One factor that has worked both for and against American and other U.S. airlines is the federal government's role. Airlines pay an unusually high level of fees and taxes, compared to other industries. A large portion of these levies is earmarked for aviation-related costs, such as security and air-traffic control. Moreover, airlines have been required to incur added expenses in response to mandated security measures (like strengthening cockpit doors) over the past 18 months.
Whether these taxes, fees, and mandated expenditures are justified is a question on which Standard & Poor's Ratings Services doesn't comment, as a matter of policy. However, it's clear that in the current very weak revenue environment, airlines have little pricing power to pass these added expenses on to passengers. They're effectively being forced to pay the levies themselves.

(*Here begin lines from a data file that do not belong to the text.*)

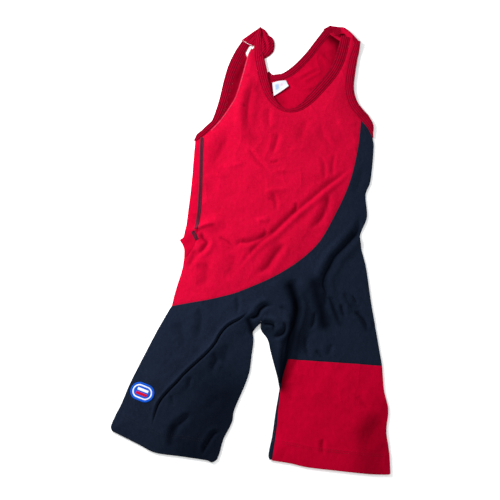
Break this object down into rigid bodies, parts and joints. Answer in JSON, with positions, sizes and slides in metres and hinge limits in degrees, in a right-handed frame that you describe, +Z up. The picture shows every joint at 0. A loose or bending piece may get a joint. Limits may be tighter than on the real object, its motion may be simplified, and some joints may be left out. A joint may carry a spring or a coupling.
{
  "type": "wrestling singlet",
  "caption": "Sleeveless one-piece sports suit with short legs, laid flat on its back: scooped neck, bound neck and armholes, two-colour body with a diagonal sweep seam.",
  "frame": {"origin": "middle of the garment's bounding box in plan, on the surface that it lies on", "axes": "+Y from the leg hems towards the shoulder straps, the garment's longest way; +X towards its left-hand side as worn, on the right when the front is seen from above; +Z up, out of the front"},
  "size_m": [0.4779, 0.8767, 0.0096],
  "materials": {
    "cloth_red": "matte knit",
    "cloth_navy": "matte knit",
    "binding_red": "ribbed knit",
    "label_white": "woven",
    "patch_blue": "embroidered"
  },
  "bodies": {
    "root": {"front_red": "cloth_red", "front_navy": "cloth_navy", "leg_block_front": "cloth_red", "back_red": "cloth_red", "back_navy": "cloth_navy", "neck_binding_front": "binding_red", "neck_binding_back": "binding_red", "armhole_binding_left_front": "binding_red", "armhole_binding_left_back": "binding_red", "armhole_binding_right_front": "binding_red", "armhole_binding_right_back": "binding_red", "strap_fold_left": "binding_red", "strap_loop_left": "binding_red", "strap_turn_right": "binding_red", "leg_patch": "patch_blue", "neck_label": "label_white"}
  },
  "joints": []
}
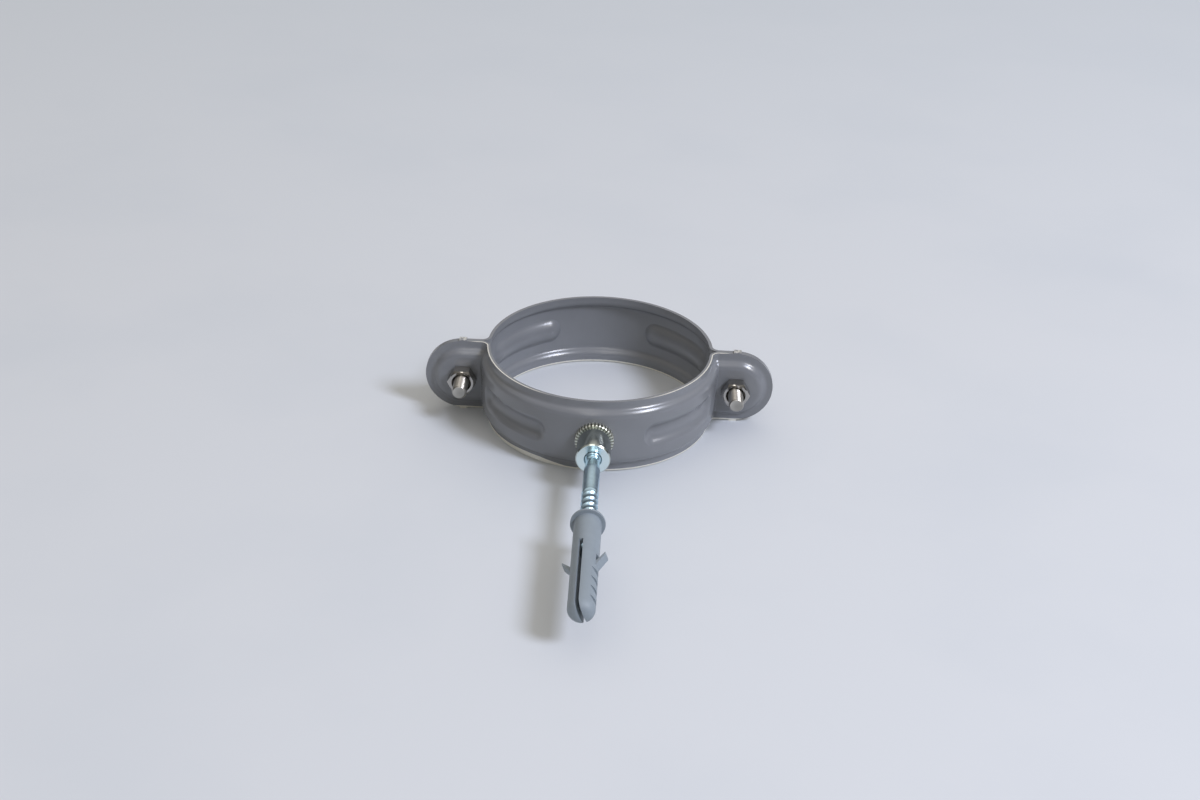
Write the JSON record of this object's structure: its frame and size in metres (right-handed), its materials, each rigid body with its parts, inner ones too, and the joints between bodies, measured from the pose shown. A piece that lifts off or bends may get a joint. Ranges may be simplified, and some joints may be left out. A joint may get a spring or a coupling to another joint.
{
  "type": "downpipe bracket",
  "caption": "Two-piece pressed steel pipe clamp for a round downpipe, bolted at both ears, on a hanger screw with a nylon wall plug.",
  "frame": {"origin": "on the pipe's axis at half the band's width, where the screw's axis crosses it", "axes": "+Z along the pipe, +X towards the clamp bolt that the picture shows on the right, -Y along the screw towards the wall"},
  "size_m": [0.139, 0.2035, 0.0312],
  "materials": {
    "painted_steel": "satin",
    "yellow_zinc_steel": "bright",
    "blue_zinc_steel": "bright",
    "grey_nylon": "satin",
    "stainless_steel": "bright"
  },
  "bodies": {
    "front": {"front_clamp_half": "painted_steel", "threaded_boss": "yellow_zinc_steel"},
    "rear": {"rear_clamp_half": "painted_steel", "clamp_bolt_left": "stainless_steel", "clamp_bolt_right": "stainless_steel"},
    "left_nut": {"clamp_nut_left": "stainless_steel"},
    "right_nut": {"clamp_nut_right": "stainless_steel"},
    "screw": {"hanger_screw": "blue_zinc_steel", "wall_plug": "grey_nylon"}
  },
  "joints": [
    {"name": "clamp_opening", "type": "slide", "parent": "front", "child": "rear", "axis": [0, 1, 0], "range_m": [0, 0.0075]},
    {"name": "left_nut_turn", "type": "hinge", "parent": "front", "child": "left_nut", "pos_m": [-0.0545, -0.006, 0], "axis": [0, -1, 0], "range_deg": [0, 2701]},
    {"name": "right_nut_turn", "type": "hinge", "parent": "front", "child": "right_nut", "pos_m": [0.0545, -0.006, 0], "axis": [0, -1, 0], "range_deg": [0, 2701]},
    {"name": "screw_turn", "type": "hinge", "parent": "front", "child": "screw", "pos_m": [0, -0.06, 0], "axis": [0, -1, 0], "range_deg": [0, 2160]}
  ],
  "couplings": [
    {"joint": "left_nut_turn", "follows": "clamp_opening", "rad_per_m": 6283.2},
    {"joint": "right_nut_turn", "follows": "clamp_opening", "rad_per_m": 6283.2}
  ]
}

On the other hand, the federal government has aided the airlines. It provided $4.5 billion of cash grants for passenger airlines after the September 11 attacks, backstop terrorism insurance, and a controversial federal loan-guarantee program (which AMR's management originally opposed and, in any case, never applied for). The federal budget just passed by Congress includes further aid for the airlines, consisting of a temporary suspension of security fees, reimbursement of some security costs, and a continuation of backstop terrorism insurance.
For better or worse, the federal government's role in the U.S. airline industry has increased for the foreseeable future. But this wasn't enough to keep giant carriers like United and US Airways from filing for bankruptcy. And it may not be sufficient to help beleaguered AMR and American avoid a similar fate.